EXERCISE OBJECTIVE:
Write out, exactly as given, every line from the one holding "for name, end, away" to the one holding "obj.parent = empty", including both.

************

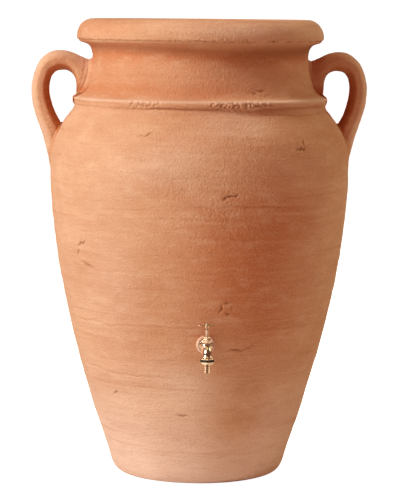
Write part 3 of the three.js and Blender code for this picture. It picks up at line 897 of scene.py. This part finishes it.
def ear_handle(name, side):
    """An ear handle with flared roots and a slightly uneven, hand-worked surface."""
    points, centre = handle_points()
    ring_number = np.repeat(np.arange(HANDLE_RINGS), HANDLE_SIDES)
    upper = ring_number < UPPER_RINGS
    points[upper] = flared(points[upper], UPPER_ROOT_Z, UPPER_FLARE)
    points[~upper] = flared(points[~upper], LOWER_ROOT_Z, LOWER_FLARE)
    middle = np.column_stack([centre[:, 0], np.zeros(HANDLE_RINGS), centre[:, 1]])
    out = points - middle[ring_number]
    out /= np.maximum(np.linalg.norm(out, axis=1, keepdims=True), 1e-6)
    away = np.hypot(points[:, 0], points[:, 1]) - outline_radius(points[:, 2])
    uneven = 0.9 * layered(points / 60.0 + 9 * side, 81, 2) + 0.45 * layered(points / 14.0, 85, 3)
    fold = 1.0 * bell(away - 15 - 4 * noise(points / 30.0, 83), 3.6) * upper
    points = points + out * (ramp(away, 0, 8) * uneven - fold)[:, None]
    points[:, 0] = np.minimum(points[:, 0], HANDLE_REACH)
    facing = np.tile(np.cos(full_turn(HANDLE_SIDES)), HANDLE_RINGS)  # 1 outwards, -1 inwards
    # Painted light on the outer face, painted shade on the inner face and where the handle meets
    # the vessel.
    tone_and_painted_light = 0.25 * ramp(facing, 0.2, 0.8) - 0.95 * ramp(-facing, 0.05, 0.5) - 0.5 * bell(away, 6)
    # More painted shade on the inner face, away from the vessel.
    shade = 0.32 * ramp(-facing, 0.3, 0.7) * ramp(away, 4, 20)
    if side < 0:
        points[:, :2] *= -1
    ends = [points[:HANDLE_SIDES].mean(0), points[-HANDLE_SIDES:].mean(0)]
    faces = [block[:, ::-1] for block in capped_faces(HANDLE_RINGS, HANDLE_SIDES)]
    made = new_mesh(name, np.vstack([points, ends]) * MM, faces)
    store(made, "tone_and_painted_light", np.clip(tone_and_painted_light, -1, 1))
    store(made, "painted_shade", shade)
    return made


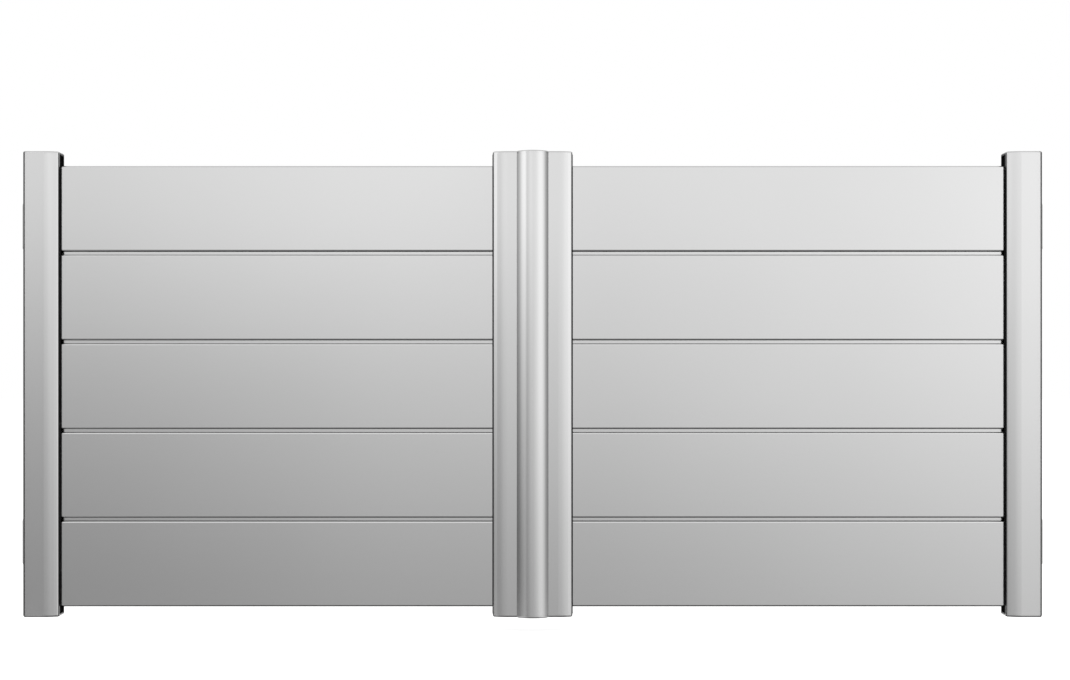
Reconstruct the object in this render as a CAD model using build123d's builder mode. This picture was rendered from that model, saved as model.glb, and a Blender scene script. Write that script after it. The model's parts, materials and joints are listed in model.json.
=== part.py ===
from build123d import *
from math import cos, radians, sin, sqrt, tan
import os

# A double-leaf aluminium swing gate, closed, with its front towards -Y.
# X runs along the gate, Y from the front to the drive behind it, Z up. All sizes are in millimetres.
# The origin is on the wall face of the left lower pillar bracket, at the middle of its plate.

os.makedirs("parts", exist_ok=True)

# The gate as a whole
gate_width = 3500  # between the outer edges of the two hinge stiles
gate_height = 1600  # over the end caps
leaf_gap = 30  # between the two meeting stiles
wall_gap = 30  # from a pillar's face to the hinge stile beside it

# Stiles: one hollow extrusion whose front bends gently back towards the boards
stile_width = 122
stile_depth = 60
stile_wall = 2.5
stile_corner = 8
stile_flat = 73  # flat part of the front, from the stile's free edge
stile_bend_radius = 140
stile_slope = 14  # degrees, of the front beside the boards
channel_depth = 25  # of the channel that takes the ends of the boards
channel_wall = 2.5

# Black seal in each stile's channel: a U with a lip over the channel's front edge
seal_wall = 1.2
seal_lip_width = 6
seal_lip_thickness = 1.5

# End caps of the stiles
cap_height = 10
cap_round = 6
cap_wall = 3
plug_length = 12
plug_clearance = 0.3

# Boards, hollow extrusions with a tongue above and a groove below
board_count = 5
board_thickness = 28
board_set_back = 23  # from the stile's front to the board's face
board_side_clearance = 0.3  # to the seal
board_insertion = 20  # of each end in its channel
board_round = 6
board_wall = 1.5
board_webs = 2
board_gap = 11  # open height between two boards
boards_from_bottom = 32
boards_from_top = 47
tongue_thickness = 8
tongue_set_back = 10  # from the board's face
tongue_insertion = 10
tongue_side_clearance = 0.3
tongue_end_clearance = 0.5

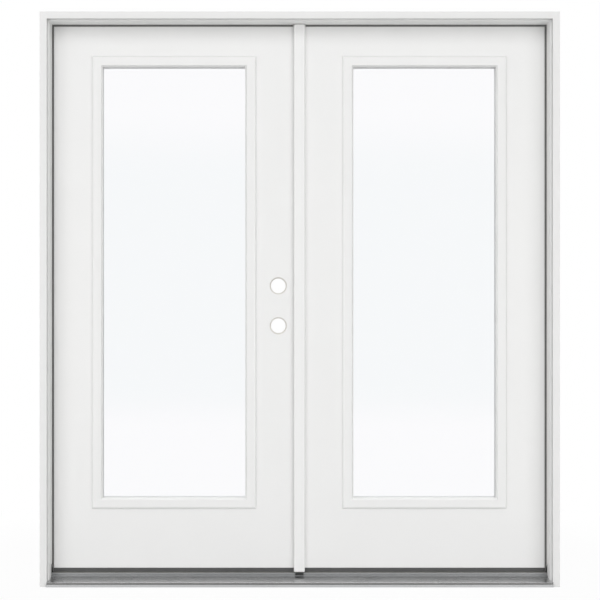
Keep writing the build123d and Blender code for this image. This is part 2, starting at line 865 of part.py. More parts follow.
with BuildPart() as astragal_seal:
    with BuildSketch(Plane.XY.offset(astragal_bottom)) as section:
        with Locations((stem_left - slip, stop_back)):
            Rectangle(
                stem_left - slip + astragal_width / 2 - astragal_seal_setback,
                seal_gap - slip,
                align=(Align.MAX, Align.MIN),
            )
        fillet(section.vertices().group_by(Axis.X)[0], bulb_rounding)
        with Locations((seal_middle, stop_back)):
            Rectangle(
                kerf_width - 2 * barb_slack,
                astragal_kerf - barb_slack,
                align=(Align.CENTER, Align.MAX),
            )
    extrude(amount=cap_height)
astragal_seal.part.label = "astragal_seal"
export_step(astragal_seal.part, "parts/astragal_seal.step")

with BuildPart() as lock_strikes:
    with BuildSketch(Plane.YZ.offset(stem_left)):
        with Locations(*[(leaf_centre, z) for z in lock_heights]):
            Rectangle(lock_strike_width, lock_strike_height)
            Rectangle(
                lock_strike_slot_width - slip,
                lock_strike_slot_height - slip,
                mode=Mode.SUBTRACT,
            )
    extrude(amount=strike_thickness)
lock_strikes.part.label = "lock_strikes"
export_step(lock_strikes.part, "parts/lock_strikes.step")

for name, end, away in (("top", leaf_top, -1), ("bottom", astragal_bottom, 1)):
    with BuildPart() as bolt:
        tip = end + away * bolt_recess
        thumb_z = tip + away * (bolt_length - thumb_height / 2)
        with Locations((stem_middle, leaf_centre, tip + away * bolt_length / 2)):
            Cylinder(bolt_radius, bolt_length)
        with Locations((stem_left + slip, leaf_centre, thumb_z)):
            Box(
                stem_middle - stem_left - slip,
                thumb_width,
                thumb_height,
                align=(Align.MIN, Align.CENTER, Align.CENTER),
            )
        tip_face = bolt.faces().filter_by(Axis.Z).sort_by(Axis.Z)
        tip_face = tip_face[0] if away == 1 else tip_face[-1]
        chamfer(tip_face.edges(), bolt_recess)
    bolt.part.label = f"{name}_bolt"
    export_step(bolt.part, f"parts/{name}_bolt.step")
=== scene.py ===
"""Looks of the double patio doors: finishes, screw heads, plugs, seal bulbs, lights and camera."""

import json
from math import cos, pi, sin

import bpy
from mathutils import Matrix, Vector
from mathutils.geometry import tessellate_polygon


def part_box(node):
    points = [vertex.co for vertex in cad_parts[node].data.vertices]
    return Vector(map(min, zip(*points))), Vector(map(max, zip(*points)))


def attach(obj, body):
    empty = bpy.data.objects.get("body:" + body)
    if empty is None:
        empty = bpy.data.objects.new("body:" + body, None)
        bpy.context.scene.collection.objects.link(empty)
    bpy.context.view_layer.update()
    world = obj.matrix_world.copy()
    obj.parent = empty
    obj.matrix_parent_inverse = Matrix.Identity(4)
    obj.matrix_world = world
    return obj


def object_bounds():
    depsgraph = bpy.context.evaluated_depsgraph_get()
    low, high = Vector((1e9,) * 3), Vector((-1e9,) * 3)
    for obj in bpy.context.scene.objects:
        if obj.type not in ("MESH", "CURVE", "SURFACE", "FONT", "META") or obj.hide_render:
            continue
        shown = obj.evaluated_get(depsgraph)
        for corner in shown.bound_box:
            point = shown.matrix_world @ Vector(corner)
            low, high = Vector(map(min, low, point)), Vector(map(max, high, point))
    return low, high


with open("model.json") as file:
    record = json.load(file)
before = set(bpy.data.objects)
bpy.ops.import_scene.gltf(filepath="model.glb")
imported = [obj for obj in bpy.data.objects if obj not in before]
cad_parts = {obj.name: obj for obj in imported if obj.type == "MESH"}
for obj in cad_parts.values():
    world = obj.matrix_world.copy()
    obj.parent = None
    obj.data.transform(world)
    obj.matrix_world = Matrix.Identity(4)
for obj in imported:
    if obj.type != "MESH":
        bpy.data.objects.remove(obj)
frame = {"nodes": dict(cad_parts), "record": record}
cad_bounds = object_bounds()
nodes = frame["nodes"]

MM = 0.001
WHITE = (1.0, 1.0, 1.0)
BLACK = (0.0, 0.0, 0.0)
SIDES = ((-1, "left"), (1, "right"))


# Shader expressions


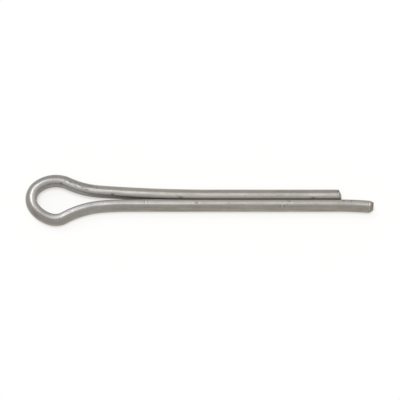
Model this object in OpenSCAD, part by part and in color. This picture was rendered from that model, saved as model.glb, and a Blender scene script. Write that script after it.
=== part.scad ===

************

THE REPLY:
for name, end, away in (("top", leaf_top, -1), ("bottom", astragal_bottom, 1)):
    with BuildPart() as bolt:
        tip = end + away * bolt_recess
        thumb_z = tip + away * (bolt_length - thumb_height / 2)
        with Locations((stem_middle, leaf_centre, tip + away * bolt_length / 2)):
            Cylinder(bolt_radius, bolt_length)
        with Locations((stem_left + slip, leaf_centre, thumb_z)):
            Box(
                stem_middle - stem_left - slip,
                thumb_width,
                thumb_height,
                align=(Align.MIN, Align.CENTER, Align.CENTER),
            )
        tip_face = bolt.faces().filter_by(Axis.Z).sort_by(Axis.Z)
        tip_face = tip_face[0] if away == 1 else tip_face[-1]
        chamfer(tip_face.edges(), bolt_recess)
    bolt.part.label = f"{name}_bolt"
    export_step(bolt.part, f"parts/{name}_bolt.step")
=== scene.py ===
"""Looks of the double patio doors: finishes, screw heads, plugs, seal bulbs, lights and camera."""

import json
from math import cos, pi, sin

import bpy
from mathutils import Matrix, Vector
from mathutils.geometry import tessellate_polygon


def part_box(node):
    points = [vertex.co for vertex in cad_parts[node].data.vertices]
    return Vector(map(min, zip(*points))), Vector(map(max, zip(*points)))


def attach(obj, body):
    empty = bpy.data.objects.get("body:" + body)
    if empty is None:
        empty = bpy.data.objects.new("body:" + body, None)
        bpy.context.scene.collection.objects.link(empty)
    bpy.context.view_layer.update()
    world = obj.matrix_world.copy()
    obj.parent = empty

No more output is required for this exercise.